_GIVEN INFORMATION_

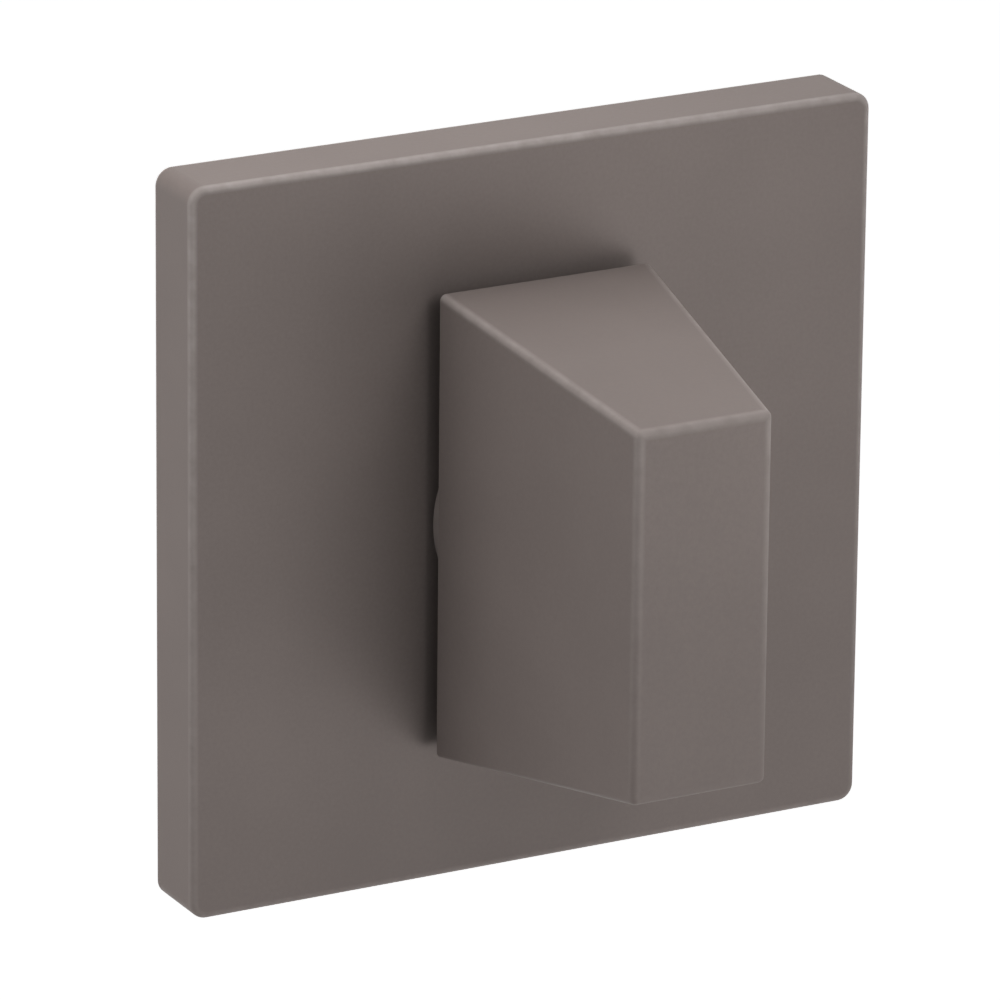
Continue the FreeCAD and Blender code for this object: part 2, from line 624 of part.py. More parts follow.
# Turn knob: a cast wedge, with a collar and a neck turned on its back
def make_turn_knob():
    body = new_body("turn_knob")
    wedge = body.newObject("PartDesign::AdditiveWedge", "turn_knob_wedge")
    wedge.setExpression("Ymin", f"-({KNOB_BACK} + Size.knob_depth)")
    wedge.setExpression("Ymax", f"-{KNOB_BACK}")
    for end, side in (("", "front"), ("2", "back")):
        for axis, span in (("X", "width"), ("Z", "height")):
            half = f"Size.knob_{side}_{span} / 2"
            wedge.setExpression(f"{axis}{end}min", f"-{half}")
            wedge.setExpression(f"{axis}{end}max", half)
    doc.recompute()
    back = value(KNOB_BACK)
    round_edges(body, lambda edge: not lies_at_out(edge, back), "Size.knob_edge")
    round_edges(body, lambda edge: lies_at_out(edge, back), "Size.knob_back_edge")

    collar = new_sketch(body, "collar", COLLAR_BACK)
    draw_circle(collar, f"({BUSH_FLANGE} + 2 * Size.collar_margin)")
    pad_out(body, collar, f"{KNOB_BACK} - {COLLAR_BACK} + Size.knob_edge")
    neck = new_sketch(body, "neck", COLLAR_BACK)
    draw_circle(neck, "Size.neck_diameter")
    pad_in(body, neck, f"{COLLAR_BACK} + Size.neck_reach")
    chamfer_edges(body, lambda edge: lies_at_out(edge, -value("Size.neck_reach")), "Size.neck_chamfer")

    # Two flats for the stop disc, and the ring's groove
    flats = new_sketch(body, "flats", "-Size.neck_reach")
    for side in ("", "-"):
        inner, outer = f"{side}{NECK_FLATS} / 2", f"{side}Size.neck_diameter"
        low, high = (inner, outer) if side == "" else (outer, inner)
        draw_box(flats, low, high, "-Size.neck_diameter", "Size.neck_diameter")
    cut_out(body, flats, f"{DISC_FRONT} + Size.neck_reach")
    groove = new_sketch(body, "groove", f"{RING_BACK} - Size.slide_gap")
    draw_circle(groove, GROOVE_BOTTOM)
    draw_circle(groove, "Size.neck_diameter + Size.ring_thickness")
    cut_out(body, groove, "Size.ring_thickness + Size.slide_gap")

    socket = new_sketch(body, "socket", "-Size.neck_reach")
    draw_rectangle(socket, SOCKET_SIZE, SOCKET_SIZE)
    cut_out(body, socket, "Size.neck_reach + Size.socket_depth")
    pin_hole = new_sketch(body, "pin_hole", plane="YZ_Plane")
    draw_circle(pin_hole, PIN_HOLE, x=PIN_PLACE)
    cut_through(body, pin_hole)


# Spindle: drawn square bar, chamfered at both ends
def make_spindle():
    body = new_body("spindle")
    reach = "(Size.socket_depth - Size.socket_fit)"
    section = new_sketch(body, "section", "-Size.spindle_reach")
    draw_rectangle(section, "Size.spindle_size", "Size.spindle_size")
    pad_out(body, section, f"Size.spindle_reach + {reach}")
    ends = (-value("Size.spindle_reach"), value(reach))
    chamfer_edges(body, lambda edge: any(lies_at_out(edge, out) for out in ends), "Size.spindle_chamfer")
    chamfer_edges(body, runs_along_y, "Size.spindle_edge")
    pin_hole = new_sketch(body, "pin_hole", plane="YZ_Plane")
    draw_circle(pin_hole, PIN_HOLE, x=PIN_PLACE)
    cut_through(body, pin_hole)


# Spindle pin: a slotted spring pin across the neck
def make_spindle_pin():
    body = new_body("spindle_pin")
    half = f"({NECK_FLATS} / 2 - Size.pin_inset)"
    wall = new_sketch(body, "wall", f"-{half}", "YZ_Plane")
    draw_circle(wall, "Size.pin_diameter", x=PIN_PLACE)
    draw_circle(wall, "Size.pin_diameter - 2 * Size.pin_wall", x=PIN_PLACE)
    add_feature(body, "Pad", wall, f"2 * {half}")
    slot = new_sketch(body, "slot", plane="YZ_Plane")
    draw_box(
        slot, PIN_PLACE, f"{PIN_PLACE} + Size.pin_diameter",
        "-Size.pin_slot / 2", "Size.pin_slot / 2",
    )
    cut_through(body, slot)


# Wood screws: countersunk, with a cross recess, each in one of the base's bosses
def make_fixing_screw(name, x_side, z_side):
    body = new_body(f"fixing_screw_{name}")
    profile = new_sketch(body, "profile", plane="XY_Plane")
    head, neck, thread = "Size.screw_head / 2", "Size.screw_neck / 2", "Size.screw_diameter / 2"
    thread_start = f"{SCREW_TOP} + Size.screw_thread_start"
    draw_outline(profile, [
        ("0", "0"),
        (head, "0"),
        (head, "Size.screw_head_rim"),
        (neck, f"Size.screw_head_rim + {head} - {neck}"),
        (neck, thread_start),
        (thread, f"{thread_start} + {thread} - {neck}"),
        (thread, "Size.screw_length - Size.screw_tip"),
        ("0", "Size.screw_length"),
    ])
    screw = body.newObject("PartDesign::Revolution", f"{body.Label}_turned")
    screw.Profile = profile
    screw.ReferenceAxis = (profile, ["V_Axis"])
    screw.Angle = 360
    profile.Visibility = False
    doc.recompute()

    recess = new_sketch(body, "recess")
    draw_cross(recess, "Size.recess_span", "Size.recess_width")
    add_feature(body, "Pocket", recess, "Size.recess_depth", towards_door=True)

    body.setExpression("Placement.Base.x", f"{x_side}{SCREW_OFFSET}")
    body.setExpression("Placement.Base.y", f"-{SCREW_TOP}")
    body.setExpression("Placement.Base.z", f"{z_side}{SCREW_OFFSET}")


def check_and_write():
    """Stops on any failed object or bad shape, and only then writes the files."""
    doc.recompute()
    failed = [o.Name for o in doc.Objects if "Invalid" in o.State or "Error" in o.State]
    bad = [n.Label for n in nodes if n.Shape.isNull() or not n.Shape.isValid() or not n.Shape.Solids]
    if failed or bad:
        raise RuntimeError(f"failed objects {failed}, bad shapes {bad}")
    os.makedirs("parts", exist_ok=True)
    for node in nodes:
        node.Shape.exportStep(f"parts/{node.Label}.step")


make_rose_cover()
make_rose_base()
make_bearing_bush()
make_thrust_washer()
make_spring_washer()
make_stop_disc()
make_retaining_ring()
make_turn_knob()
make_spindle()
make_spindle_pin()
for screw in SCREWS:
    make_fixing_screw(*screw)
check_and_write()
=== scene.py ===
import math

import bpy
from mathutils import Matrix, Vector


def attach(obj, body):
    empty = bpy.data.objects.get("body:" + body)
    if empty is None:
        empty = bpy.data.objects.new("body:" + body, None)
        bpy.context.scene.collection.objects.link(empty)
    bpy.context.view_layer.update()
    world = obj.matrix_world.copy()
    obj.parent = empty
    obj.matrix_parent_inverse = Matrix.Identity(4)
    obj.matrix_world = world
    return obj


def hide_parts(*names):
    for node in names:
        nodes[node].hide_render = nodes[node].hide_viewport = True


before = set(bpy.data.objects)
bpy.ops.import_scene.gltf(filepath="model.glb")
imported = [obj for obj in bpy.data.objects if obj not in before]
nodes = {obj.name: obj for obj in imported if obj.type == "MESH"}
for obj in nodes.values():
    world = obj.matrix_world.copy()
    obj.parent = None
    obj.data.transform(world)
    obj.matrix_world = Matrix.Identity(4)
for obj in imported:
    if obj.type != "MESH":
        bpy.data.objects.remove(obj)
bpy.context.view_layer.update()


# Rose base: a moulding in glass-filled nylon, dark grey and dull, screwed to the door. Its skin has the
# fine grain of a spark-eroded mould, and the glass shows as faint streaks along the flow.
def new_finish(name, colour, metallic, specular=0.5):
    """A material with one Principled shader, whose even values are set on the shader itself."""
    material = bpy.data.materials.new(name)
    material.use_nodes = True
    material.diffuse_color = (*colour, 1)
    shader = material.node_tree.nodes["Principled BSDF"]
    shader.inputs["Base Color"].default_value = (*colour, 1)
    shader.inputs["Metallic"].default_value = metallic
    shader.inputs["Specular IOR Level"].default_value = specular
    return material, shader


def grain(material, size, detail=2.0, stretch=(1, 1, 1), turn=(0, 0, 0)):
    """A noise fixed to the piece, with grains of about the given size in metres."""
    tree = material.node_tree
    place = tree.nodes.new("ShaderNodeTexCoord")
    mapping = tree.nodes.new("ShaderNodeMapping")
    mapping.inputs["Scale"].default_value = stretch
    mapping.inputs["Rotation"].default_value = turn
    tree.links.new(place.outputs["Object"], mapping.inputs["Vector"])
    noise = tree.nodes.new("ShaderNodeTexNoise")
    noise.inputs["Detail"].default_value = detail
    noise.inputs["Scale"].default_value = 1 / size
    tree.links.new(mapping.outputs["Vector"], noise.inputs["Vector"])
    return noise.outputs["Fac"]


def spread(material, pattern, low, high, low_at=0.3, high_at=0.7):
    """Turns a pattern into values, low where it is at low_at and high where it is at high_at."""
    tree = material.node_tree
    ranged = tree.nodes.new("ShaderNodeMapRange")
    for name, value in (("From Min", low_at), ("From Max", high_at), ("To Min", low), ("To Max", high)):
        ranged.inputs[name].default_value = value
    tree.links.new(pattern, ranged.inputs["Value"])
    return ranged.outputs["Result"]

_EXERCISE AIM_
Taking the material above, extract exactly and only the lines from the line with "make_rose_cover()" to the line with "bpy.context.scene.collection.objects.link(empty)", inclusive of both.

_COMPLETED TASK_
make_rose_cover()
make_rose_base()
make_bearing_bush()
make_thrust_washer()
make_spring_washer()
make_stop_disc()
make_retaining_ring()
make_turn_knob()
make_spindle()
make_spindle_pin()
for screw in SCREWS:
    make_fixing_screw(*screw)
check_and_write()
=== scene.py ===
import math

import bpy
from mathutils import Matrix, Vector


def attach(obj, body):
    empty = bpy.data.objects.get("body:" + body)
    if empty is None:
        empty = bpy.data.objects.new("body:" + body, None)
        bpy.context.scene.collection.objects.link(empty)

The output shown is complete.